The only all new material is an interview with storyboard artist Martin Mercer, which I found to be pretty interesting. It's not often they get to talk at length about their role, and Mercer touches on something that I never really considered - his job could find him at odds with the film's DP, as part of storyboarding is framing and specific camera movements, which is the other guy's job. But storyboarding can be a crucial element in securing a green light for a film, and that's the sort of thing that happens before a DP is hired anyway (for the record, he says that on this particular film he didn't have any such issues, just something he's encountered on other shows). We get to see some side by side comparisons of his frames with the finished product, always the least interesting special feature in the world to me so I just fast forwarded those parts until he started talking again. It's a bummer they couldn't get Clive or any of the actors to talk about the film in retrospect (might be the first SF release to lack a new interview with one of the actors), but since the wealth of this material was previously unreleased, it's still a good reason to upgrade from the DVD (the all new transfer is another perk). And for completionists' sake, the theatrical cut is offered on a 2nd disc, so you can enjoy the movie without two of its best scenes (both in cars, oddly; one is Valentin driving D'Amour to the funeral, the other is D'Amour driving Swann to his house) and also without the film's most disturbing sequence: the cult members getting ready to go to Nix's compound, after killing their families.
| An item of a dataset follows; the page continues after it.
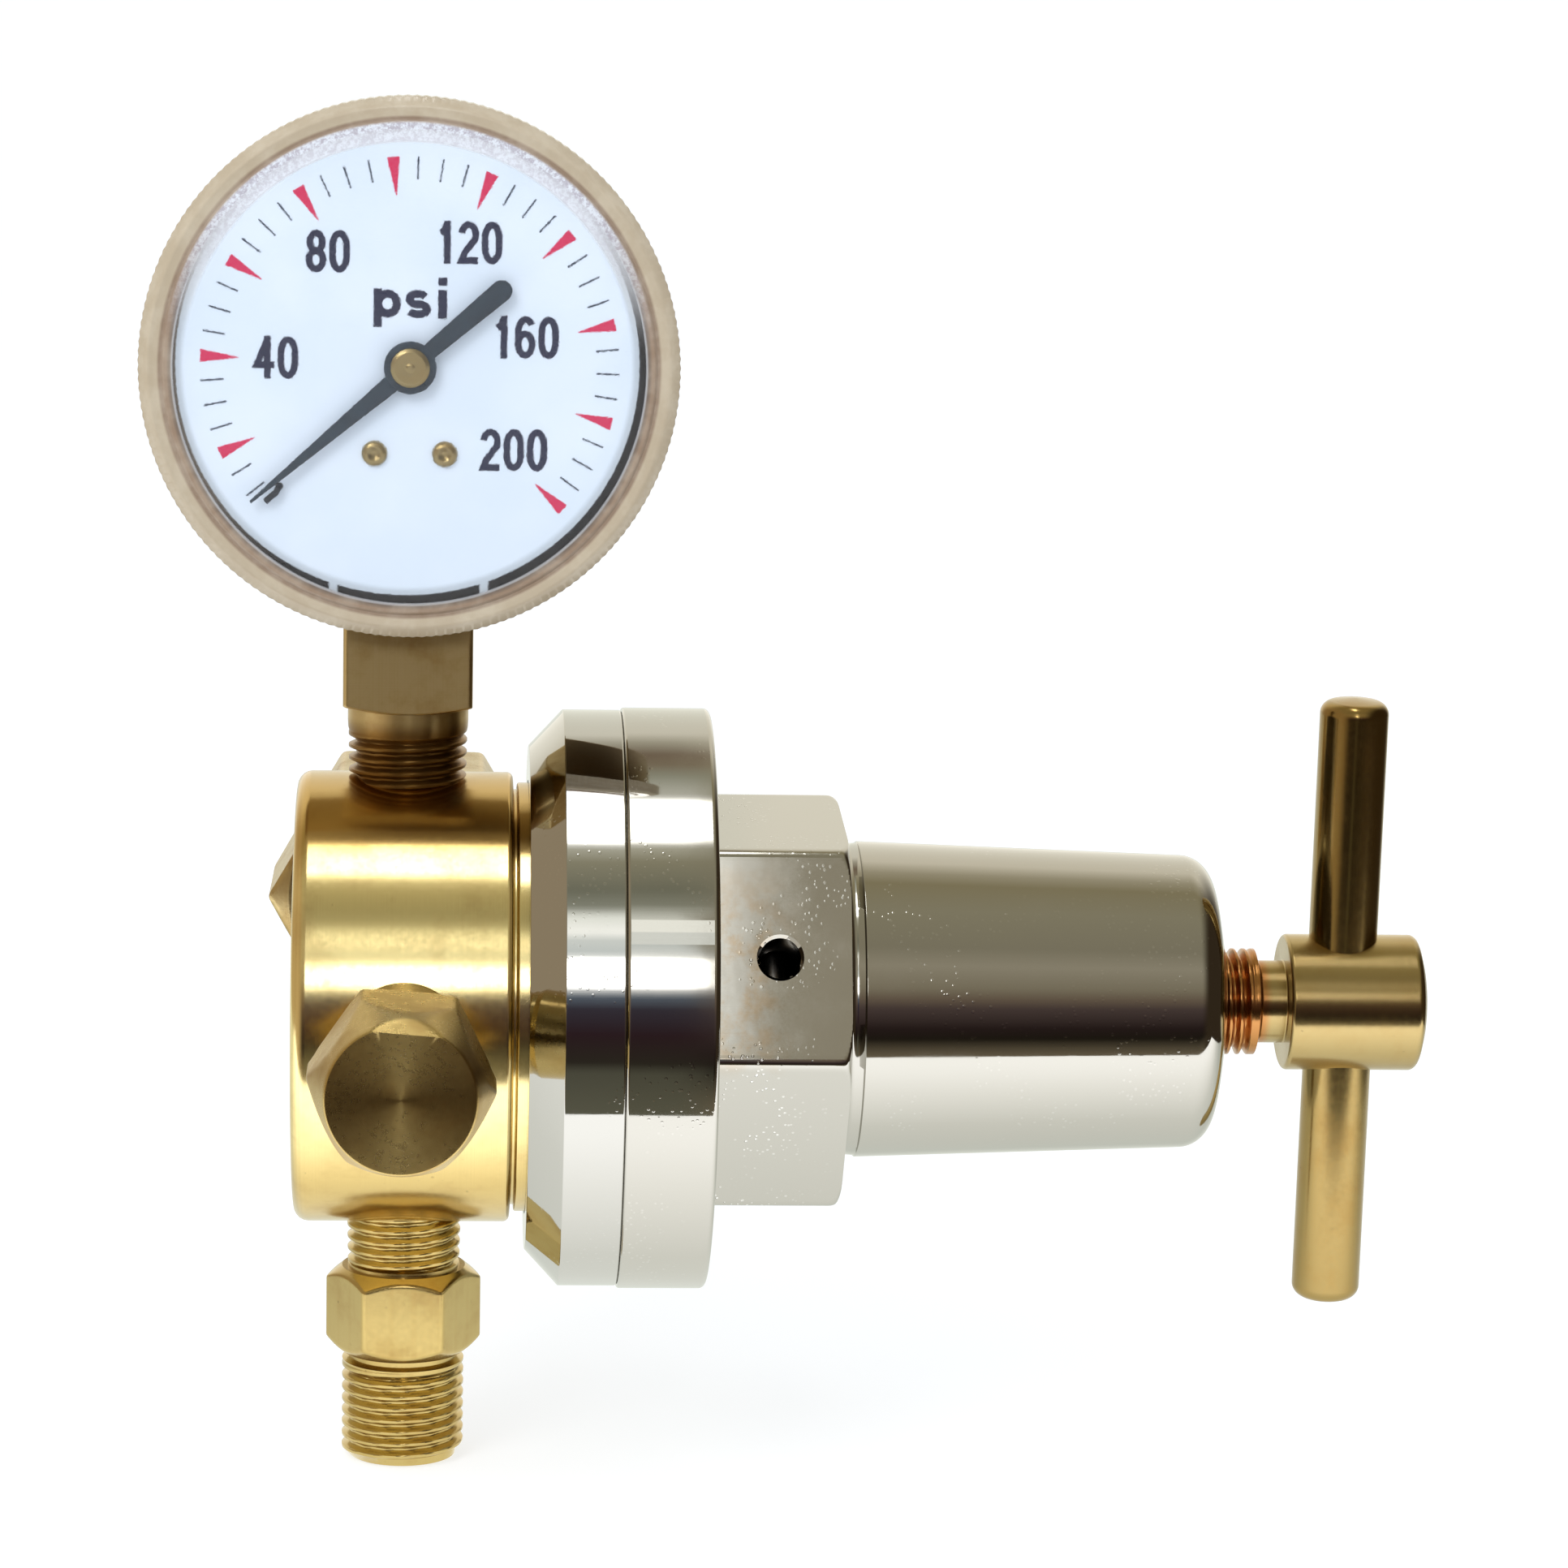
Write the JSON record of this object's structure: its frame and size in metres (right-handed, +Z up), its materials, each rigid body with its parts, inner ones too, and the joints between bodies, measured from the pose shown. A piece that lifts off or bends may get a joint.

I hate that Barker never directed another feature; I assume his health problems played a part in it, but with two box office disappointments in a row (and more compromise than he was comfortable with, though he doesn't seem as frustrated by Illusions' cuts as Nightbreed's, presumably because he got to present his preferred version almost immediately, albeit on video) it's not likely he'd have much luck within the studio system again anyway. The independent scene would/should have embraced him if he was up for it, and perhaps someday he will be. He's certainly provided filmmakers with a wealth of material to draw from (I would LOVE a feature of "Son of Celluloid", personally), and post-Hellraiser he's had pretty decent luck with other people adapting his work (Dread, Midnight Meat Train, and obviously Candyman are all worthy adaptations; Book of Blood is the only non-sequel stinker that I can recall). But with Lord of Illusions he proved that he can deliver even when drastically changing from the source material, and I think we'd all prefer that if someone were to revise his prose, then there's no one better to do it than Barker himself.
What say you?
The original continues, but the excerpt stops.